Exercise brief:
Every line that holds the string "finishes" is to be identified and copied.

Entries supplied:
------

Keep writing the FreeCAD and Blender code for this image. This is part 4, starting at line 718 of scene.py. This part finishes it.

------

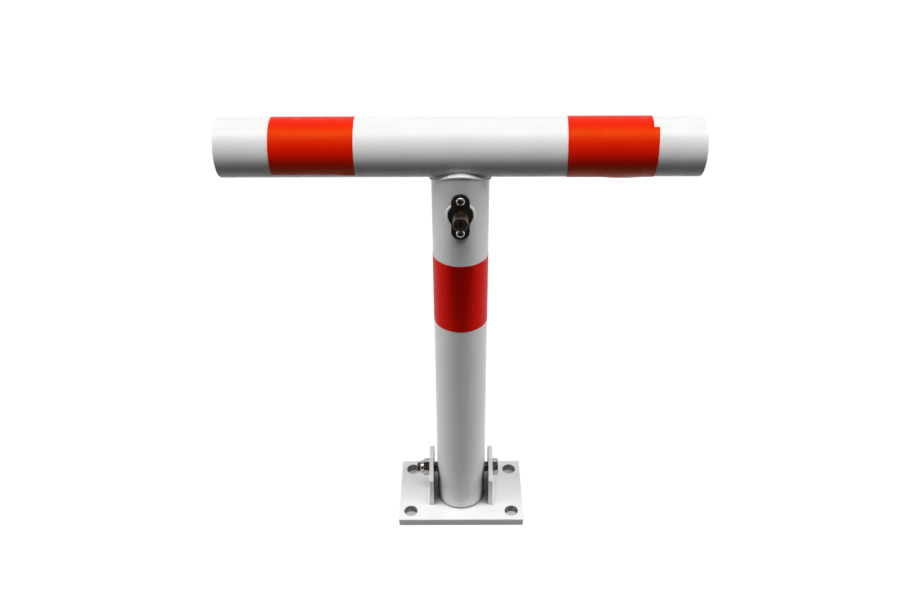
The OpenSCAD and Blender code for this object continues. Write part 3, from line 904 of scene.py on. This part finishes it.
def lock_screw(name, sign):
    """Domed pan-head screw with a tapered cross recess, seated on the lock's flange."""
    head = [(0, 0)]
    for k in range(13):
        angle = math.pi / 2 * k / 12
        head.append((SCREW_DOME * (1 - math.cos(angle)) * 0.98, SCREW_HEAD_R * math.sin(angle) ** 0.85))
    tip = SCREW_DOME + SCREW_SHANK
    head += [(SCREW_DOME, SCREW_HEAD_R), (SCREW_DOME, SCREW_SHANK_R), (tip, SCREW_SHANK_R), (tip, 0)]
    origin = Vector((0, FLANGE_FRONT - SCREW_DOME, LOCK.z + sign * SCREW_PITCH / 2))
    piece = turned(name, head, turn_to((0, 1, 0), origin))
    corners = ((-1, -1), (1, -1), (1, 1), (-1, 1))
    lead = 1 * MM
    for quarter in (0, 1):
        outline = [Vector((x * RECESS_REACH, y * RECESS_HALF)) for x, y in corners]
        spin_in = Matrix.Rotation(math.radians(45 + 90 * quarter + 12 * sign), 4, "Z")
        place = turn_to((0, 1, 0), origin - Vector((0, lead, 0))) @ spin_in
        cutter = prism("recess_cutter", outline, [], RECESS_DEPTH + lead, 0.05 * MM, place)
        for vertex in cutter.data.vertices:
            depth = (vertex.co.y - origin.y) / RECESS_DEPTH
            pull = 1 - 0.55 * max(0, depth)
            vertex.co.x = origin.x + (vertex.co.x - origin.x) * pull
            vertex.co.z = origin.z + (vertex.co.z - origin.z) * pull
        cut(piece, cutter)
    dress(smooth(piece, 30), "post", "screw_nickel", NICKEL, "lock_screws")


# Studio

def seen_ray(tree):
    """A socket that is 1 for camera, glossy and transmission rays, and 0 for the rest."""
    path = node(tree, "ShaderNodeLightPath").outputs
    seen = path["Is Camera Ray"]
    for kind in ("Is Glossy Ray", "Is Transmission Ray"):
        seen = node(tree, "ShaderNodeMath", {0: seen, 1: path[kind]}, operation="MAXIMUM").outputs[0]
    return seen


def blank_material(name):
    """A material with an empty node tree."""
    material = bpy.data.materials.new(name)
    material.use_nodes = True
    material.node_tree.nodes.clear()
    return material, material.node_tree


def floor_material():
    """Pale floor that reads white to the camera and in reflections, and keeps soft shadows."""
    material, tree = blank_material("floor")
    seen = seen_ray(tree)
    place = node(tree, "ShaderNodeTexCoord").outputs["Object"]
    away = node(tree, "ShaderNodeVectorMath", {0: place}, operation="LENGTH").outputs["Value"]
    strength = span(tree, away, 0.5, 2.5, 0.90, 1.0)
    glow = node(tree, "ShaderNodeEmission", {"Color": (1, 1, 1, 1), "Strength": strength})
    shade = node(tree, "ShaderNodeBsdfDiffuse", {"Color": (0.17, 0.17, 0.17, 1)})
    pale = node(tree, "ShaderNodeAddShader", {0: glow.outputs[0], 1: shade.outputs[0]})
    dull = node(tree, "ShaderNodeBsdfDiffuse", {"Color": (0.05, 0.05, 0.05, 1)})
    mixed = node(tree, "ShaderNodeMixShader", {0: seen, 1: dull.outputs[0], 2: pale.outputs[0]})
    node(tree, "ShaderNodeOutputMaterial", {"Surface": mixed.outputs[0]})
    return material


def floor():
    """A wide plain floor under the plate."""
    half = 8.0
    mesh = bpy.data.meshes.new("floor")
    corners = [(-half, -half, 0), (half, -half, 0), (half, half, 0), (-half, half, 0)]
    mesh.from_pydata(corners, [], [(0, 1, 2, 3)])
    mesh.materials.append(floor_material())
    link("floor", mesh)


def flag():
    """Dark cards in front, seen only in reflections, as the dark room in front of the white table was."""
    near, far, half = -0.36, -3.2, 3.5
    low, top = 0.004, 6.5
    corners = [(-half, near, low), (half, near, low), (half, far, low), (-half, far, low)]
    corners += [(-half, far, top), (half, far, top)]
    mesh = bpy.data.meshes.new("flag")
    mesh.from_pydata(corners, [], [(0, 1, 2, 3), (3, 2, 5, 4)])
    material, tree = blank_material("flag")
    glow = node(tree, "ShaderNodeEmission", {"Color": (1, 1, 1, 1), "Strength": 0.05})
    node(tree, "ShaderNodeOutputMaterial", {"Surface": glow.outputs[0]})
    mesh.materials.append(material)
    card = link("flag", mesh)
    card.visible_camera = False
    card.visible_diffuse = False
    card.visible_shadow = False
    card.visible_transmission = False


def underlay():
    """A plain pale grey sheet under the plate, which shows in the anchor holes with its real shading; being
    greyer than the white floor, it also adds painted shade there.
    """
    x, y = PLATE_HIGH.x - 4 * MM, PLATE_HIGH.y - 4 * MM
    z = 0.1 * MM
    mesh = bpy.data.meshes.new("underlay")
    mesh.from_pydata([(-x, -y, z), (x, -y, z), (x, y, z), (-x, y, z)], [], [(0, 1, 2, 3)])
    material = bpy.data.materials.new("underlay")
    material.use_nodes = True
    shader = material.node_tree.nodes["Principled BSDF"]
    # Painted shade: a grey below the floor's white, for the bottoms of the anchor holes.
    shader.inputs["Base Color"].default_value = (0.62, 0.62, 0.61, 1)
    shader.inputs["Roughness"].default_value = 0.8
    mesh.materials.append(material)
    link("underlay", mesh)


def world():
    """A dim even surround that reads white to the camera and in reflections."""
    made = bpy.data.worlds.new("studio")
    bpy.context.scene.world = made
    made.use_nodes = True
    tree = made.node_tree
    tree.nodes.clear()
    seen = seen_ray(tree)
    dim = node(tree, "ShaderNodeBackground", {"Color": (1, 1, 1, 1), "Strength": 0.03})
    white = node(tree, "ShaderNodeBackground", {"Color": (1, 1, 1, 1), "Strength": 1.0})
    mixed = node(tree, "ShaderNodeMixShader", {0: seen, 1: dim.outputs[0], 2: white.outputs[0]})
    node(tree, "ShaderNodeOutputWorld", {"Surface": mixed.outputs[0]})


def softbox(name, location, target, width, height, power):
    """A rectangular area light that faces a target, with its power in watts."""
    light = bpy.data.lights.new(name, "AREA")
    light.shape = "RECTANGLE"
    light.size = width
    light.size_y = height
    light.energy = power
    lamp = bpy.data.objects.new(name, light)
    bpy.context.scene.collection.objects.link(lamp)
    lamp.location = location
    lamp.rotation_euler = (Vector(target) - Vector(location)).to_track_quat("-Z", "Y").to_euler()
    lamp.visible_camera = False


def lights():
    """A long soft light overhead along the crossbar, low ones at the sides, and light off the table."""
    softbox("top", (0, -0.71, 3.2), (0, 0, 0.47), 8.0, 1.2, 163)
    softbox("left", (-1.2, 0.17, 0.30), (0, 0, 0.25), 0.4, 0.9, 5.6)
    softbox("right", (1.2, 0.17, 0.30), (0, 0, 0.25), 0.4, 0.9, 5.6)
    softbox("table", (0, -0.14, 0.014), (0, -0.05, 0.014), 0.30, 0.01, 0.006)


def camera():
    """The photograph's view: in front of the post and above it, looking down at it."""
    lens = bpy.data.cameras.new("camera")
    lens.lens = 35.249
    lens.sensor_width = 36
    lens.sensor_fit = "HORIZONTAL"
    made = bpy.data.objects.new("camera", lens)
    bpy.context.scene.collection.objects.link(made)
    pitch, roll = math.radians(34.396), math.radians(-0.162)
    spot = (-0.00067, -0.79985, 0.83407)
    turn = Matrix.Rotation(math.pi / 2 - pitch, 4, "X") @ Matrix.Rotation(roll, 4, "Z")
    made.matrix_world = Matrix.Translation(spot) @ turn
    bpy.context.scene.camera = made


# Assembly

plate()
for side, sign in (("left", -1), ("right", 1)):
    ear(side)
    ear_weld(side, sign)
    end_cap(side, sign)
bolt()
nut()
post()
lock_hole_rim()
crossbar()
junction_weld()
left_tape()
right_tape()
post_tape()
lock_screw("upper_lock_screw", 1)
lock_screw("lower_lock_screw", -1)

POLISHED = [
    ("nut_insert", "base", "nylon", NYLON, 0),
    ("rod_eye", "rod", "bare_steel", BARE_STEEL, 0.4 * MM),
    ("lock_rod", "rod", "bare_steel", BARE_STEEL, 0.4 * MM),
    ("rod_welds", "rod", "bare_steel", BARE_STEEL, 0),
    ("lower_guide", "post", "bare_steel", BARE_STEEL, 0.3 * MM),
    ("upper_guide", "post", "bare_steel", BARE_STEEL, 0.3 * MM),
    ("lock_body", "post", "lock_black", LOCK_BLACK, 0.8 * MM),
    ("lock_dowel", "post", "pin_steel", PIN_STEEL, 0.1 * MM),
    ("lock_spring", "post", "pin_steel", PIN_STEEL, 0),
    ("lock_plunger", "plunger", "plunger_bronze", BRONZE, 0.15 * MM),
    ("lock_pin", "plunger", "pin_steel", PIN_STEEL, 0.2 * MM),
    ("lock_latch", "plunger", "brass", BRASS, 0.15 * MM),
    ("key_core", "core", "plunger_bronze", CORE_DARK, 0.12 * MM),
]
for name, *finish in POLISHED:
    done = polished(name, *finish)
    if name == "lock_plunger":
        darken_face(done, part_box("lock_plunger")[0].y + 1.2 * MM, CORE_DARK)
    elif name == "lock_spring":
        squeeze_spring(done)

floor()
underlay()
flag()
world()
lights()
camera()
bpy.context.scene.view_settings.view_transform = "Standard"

------

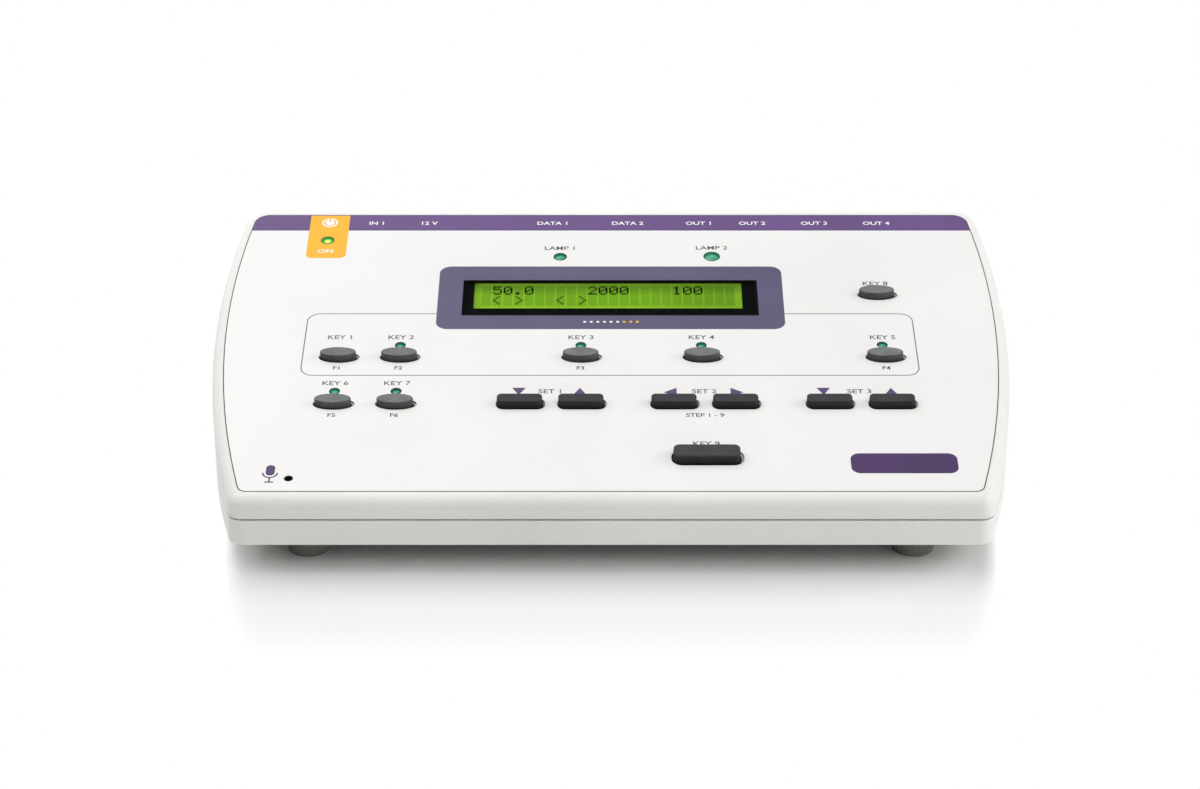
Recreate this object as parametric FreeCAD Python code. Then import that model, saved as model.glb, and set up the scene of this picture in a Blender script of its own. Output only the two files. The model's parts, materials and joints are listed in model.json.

------

Solution below:
Keep writing the FreeCAD and Blender code for this image. This is part 4, starting at line 718 of scene.py. This part finishes it.
The OpenSCAD and Blender code for this object continues. Write part 3, from line 904 of scene.py on. This part finishes it.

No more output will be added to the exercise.